En la parábola del administrador infiel, Jesús tiene esta frase «Los hijos de este mundo son más astutos que los hijos de la luz» (Lc 16,8). Creo que el sentido de esta frase es bastante claro: «Discípulos míos, espabilad y no seais idiotas».
 
Recientemente he leído una noticia cuyo titular dice, no se puede decir reza, porque en este caso no pega: «La Unesco publica un informe que pide adoctrinar con contenidos LGTB en todos los colegios del mundo». Por su parte Hillary Clinton nos promete, con una promesa nada tranquilizadora: «Hay que obligar a las religiones a cambiar sus dogmas», mientras que en España los diputados y senadores votan por unanimidad el aborto y las leyes de ideología de género, porque los poquísimos que todavía respetan su conciencia y no se presentan a votar, saben que no van en las listas siguientes y que su carrera política ha terminado.

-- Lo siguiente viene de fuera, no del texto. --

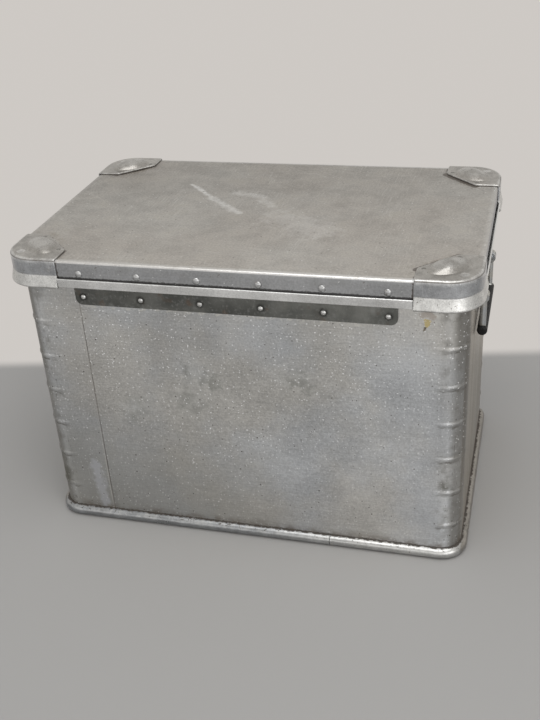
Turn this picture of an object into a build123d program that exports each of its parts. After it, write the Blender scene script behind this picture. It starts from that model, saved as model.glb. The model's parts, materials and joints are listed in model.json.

Y no nos olvidemos de lo sucedido en el Parlamento de la Región de Madrid y de bastantes otras Comunidades Autónomas, donde se prohíbe a los homosexuales intentar llegar a la heterosexualidad, se castiga severísimamente a los médicos que buscan echar una mano a quien se lo pide, cuando cada vez hay más casos en todo el mundo de gente que logra superar su problema y un conocido proverbio filosófico dice: «contra el hecho no valen argumentos». Además se ponen las bases legales para una futura persecución religiosa contra los católicos y se pretende prohibir a los colegios enseñar la doctrina católica en defensa de la vida y de la familia, porque tienen que enseñar la anticristiana e inmoral ideología de género. Cristo nos dice. «No podéis servir a Dios y al dinero» (Lc 16,13), y como se obliga a nuestros parlamentarios a elegir entre Cristo o el Partido, escogen al Partido, que les es más rentable. Como dice el Papa Francisco, detrás de todo esto está la pezuña del Diablo.
 
Ante esta situación, ¿qué podemos hacer? Por supuesto rezar, pero también hacer uso de nuestra legítima libertad de expresión, mientras estos parlamentarios, con un talante democrático bastante dudoso, no nos lo impidan. Elevemos nuestra voz, porque cuando a uno le pisan lo peor que pueden hacer es estarse calladito, porque con ello lo único que consigue es animar al otro a que siga cometiendo atropellos y que sepan que no estamos de acuerdo, y desde luego, aunque sigamos siendo personas educadas, que conozcan que se están ganando a pulso nuestro no aprecio.
 
Por ello, me ha hecho entre gracia e ilusión que los diputados que han seguido a Pedro Sánchez, con los que por supuesto políticamente no estoy de acuerdo, se hayan acordado de que existe una cosa que se llama objeción de conciencia y que forma parte de la libertad de conciencia, que es un derecho humano fundamental expresado en el artículo 18 de las Declaración de Derechos Humanos de la ONU de 1948. Lástima que no hayan tenido esa misma delicadeza cuando se hablaba del abominable crimen del aborto o de las barbaridades de la ideología de género.
 
Por cierto sobre la conciencia hay un texto que se considera ya clásico y que es el número 16 de la Constitución Pastoral «Gaudium et Spes» del Concilio Vaticano II: «En lo más profundo de su conciencia descubre el hombre la existencia de una ley que él no se dicta a sí mismo, pero a la cual debe obedecer, y cuya voz resuena, cuando es necesario, en los oídos de su corazón, advirtiéndole que debe amar y practicar el bien y que debe evitar el mal: haz esto, evita aquello. Porque el hombre tiene una ley escrita por Dios en su corazón, en cuya obediencia consiste la dignidad humana y por la cual será juzgado personalmente. La conciencia es el núcleo más secreto y el sagrario del hombre, en el que éste se siente a solas con Dios, cuya voz resuena en el recinto más íntimo de aquélla. Es la conciencia la que de modo admirable da a conocer esa ley cuyo cumplimiento consiste en el amor de Dios y del prójimo. La fidelidad a esta conciencia une a los cristianos con los demás hombres para buscar la verdad y resolver con acierto los numerosos problemas morales que se presentan al individuo y a la sociedad. Cuanto mayor es el predominio de la recta conciencia, tanto mayor seguridad tienen las personas y las sociedades para apartarse del ciego capricho y para someterse a las normas objetivas de la moralidad».